● **PROMPT**: The records that follow must be repeated verbatim, every one of them.

● **GIVEN RECORDS**:
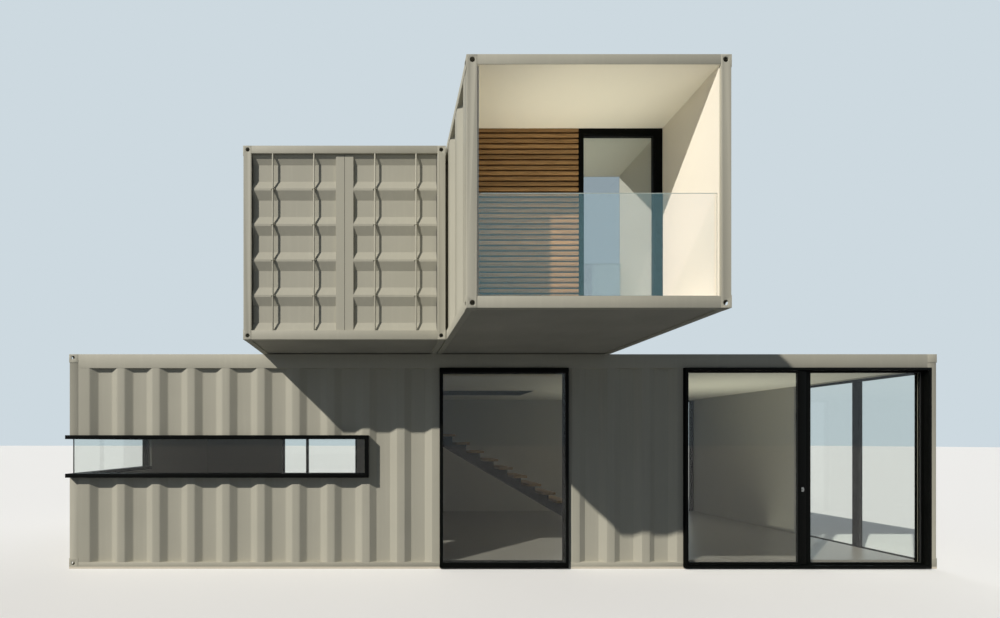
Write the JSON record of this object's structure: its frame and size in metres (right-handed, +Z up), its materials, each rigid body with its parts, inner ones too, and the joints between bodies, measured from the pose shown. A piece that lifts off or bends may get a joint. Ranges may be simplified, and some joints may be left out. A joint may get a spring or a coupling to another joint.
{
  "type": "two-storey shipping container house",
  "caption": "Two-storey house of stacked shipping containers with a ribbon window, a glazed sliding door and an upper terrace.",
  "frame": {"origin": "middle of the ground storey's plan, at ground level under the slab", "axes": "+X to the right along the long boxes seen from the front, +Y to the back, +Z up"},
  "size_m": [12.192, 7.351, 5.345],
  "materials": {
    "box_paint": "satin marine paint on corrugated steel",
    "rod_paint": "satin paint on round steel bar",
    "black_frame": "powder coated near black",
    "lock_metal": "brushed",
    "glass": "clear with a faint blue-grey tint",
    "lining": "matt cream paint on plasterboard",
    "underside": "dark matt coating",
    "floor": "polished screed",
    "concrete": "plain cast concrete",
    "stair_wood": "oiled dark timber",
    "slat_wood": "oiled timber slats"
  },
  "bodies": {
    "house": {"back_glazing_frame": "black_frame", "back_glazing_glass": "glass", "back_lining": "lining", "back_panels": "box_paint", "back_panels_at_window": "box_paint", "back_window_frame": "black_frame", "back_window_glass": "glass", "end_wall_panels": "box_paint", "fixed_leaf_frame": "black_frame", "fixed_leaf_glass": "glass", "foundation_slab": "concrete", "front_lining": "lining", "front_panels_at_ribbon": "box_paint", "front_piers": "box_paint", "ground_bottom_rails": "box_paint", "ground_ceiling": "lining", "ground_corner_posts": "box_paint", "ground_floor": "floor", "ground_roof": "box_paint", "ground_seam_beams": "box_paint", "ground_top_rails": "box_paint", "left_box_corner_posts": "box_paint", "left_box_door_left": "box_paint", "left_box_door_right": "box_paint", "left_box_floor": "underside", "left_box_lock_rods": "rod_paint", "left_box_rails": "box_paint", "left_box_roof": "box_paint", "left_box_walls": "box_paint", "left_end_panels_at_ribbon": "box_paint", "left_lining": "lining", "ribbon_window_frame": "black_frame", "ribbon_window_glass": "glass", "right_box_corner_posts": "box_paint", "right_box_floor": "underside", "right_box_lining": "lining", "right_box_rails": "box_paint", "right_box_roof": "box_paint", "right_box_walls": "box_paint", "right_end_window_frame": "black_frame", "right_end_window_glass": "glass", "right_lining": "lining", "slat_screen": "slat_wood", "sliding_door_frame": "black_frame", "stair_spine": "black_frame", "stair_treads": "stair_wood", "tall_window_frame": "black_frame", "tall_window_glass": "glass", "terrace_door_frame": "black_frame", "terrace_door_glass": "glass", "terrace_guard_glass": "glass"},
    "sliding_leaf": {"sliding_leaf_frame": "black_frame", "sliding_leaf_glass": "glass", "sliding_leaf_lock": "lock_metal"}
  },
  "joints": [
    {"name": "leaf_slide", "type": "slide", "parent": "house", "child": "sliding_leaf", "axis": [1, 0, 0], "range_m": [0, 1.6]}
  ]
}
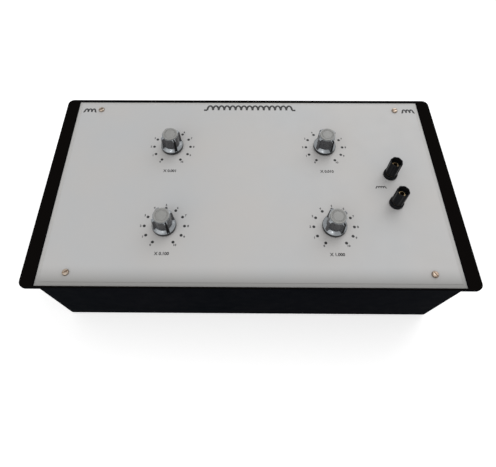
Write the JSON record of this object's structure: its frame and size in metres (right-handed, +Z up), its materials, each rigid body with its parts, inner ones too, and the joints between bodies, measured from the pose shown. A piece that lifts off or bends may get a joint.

● **EXPECTED ANSWER**:
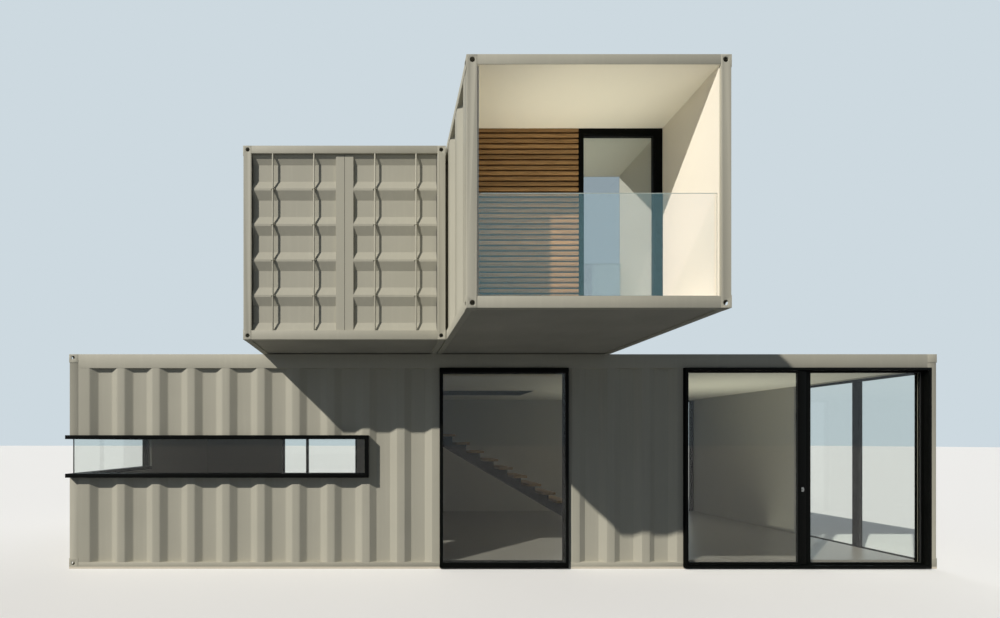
Write the JSON record of this object's structure: its frame and size in metres (right-handed, +Z up), its materials, each rigid body with its parts, inner ones too, and the joints between bodies, measured from the pose shown. A piece that lifts off or bends may get a joint. Ranges may be simplified, and some joints may be left out. A joint may get a spring or a coupling to another joint.
{
  "type": "two-storey shipping container house",
  "caption": "Two-storey house of stacked shipping containers with a ribbon window, a glazed sliding door and an upper terrace.",
  "frame": {"origin": "middle of the ground storey's plan, at ground level under the slab", "axes": "+X to the right along the long boxes seen from the front, +Y to the back, +Z up"},
  "size_m": [12.192, 7.351, 5.345],
  "materials": {
    "box_paint": "satin marine paint on corrugated steel",
    "rod_paint": "satin paint on round steel bar",
    "black_frame": "powder coated near black",
    "lock_metal": "brushed",
    "glass": "clear with a faint blue-grey tint",
    "lining": "matt cream paint on plasterboard",
    "underside": "dark matt coating",
    "floor": "polished screed",
    "concrete": "plain cast concrete",
    "stair_wood": "oiled dark timber",
    "slat_wood": "oiled timber slats"
  },
  "bodies": {
    "house": {"back_glazing_frame": "black_frame", "back_glazing_glass": "glass", "back_lining": "lining", "back_panels": "box_paint", "back_panels_at_window": "box_paint", "back_window_frame": "black_frame", "back_window_glass": "glass", "end_wall_panels": "box_paint", "fixed_leaf_frame": "black_frame", "fixed_leaf_glass": "glass", "foundation_slab": "concrete", "front_lining": "lining", "front_panels_at_ribbon": "box_paint", "front_piers": "box_paint", "ground_bottom_rails": "box_paint", "ground_ceiling": "lining", "ground_corner_posts": "box_paint", "ground_floor": "floor", "ground_roof": "box_paint", "ground_seam_beams": "box_paint", "ground_top_rails": "box_paint", "left_box_corner_posts": "box_paint", "left_box_door_left": "box_paint", "left_box_door_right": "box_paint", "left_box_floor": "underside", "left_box_lock_rods": "rod_paint", "left_box_rails": "box_paint", "left_box_roof": "box_paint", "left_box_walls": "box_paint", "left_end_panels_at_ribbon": "box_paint", "left_lining": "lining", "ribbon_window_frame": "black_frame", "ribbon_window_glass": "glass", "right_box_corner_posts": "box_paint", "right_box_floor": "underside", "right_box_lining": "lining", "right_box_rails": "box_paint", "right_box_roof": "box_paint", "right_box_walls": "box_paint", "right_end_window_frame": "black_frame", "right_end_window_glass": "glass", "right_lining": "lining", "slat_screen": "slat_wood", "sliding_door_frame": "black_frame", "stair_spine": "black_frame", "stair_treads": "stair_wood", "tall_window_frame": "black_frame", "tall_window_glass": "glass", "terrace_door_frame": "black_frame", "terrace_door_glass": "glass", "terrace_guard_glass": "glass"},
    "sliding_leaf": {"sliding_leaf_frame": "black_frame", "sliding_leaf_glass": "glass", "sliding_leaf_lock": "lock_metal"}
  },
  "joints": [
    {"name": "leaf_slide", "type": "slide", "parent": "house", "child": "sliding_leaf", "axis": [1, 0, 0], "range_m": [0, 1.6]}
  ]
}
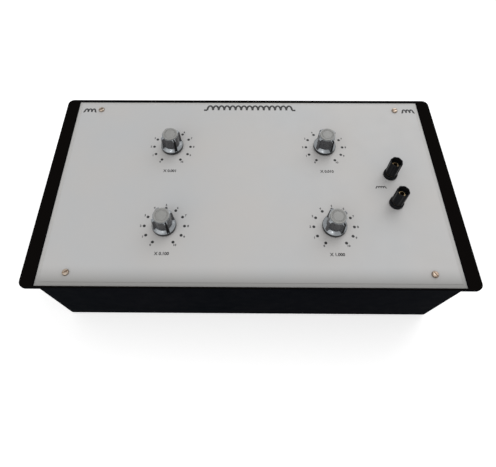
Write the JSON record of this object's structure: its frame and size in metres (right-handed, +Z up), its materials, each rigid body with its parts, inner ones too, and the joints between bodies, measured from the pose shown. A piece that lifts off or bends may get a joint.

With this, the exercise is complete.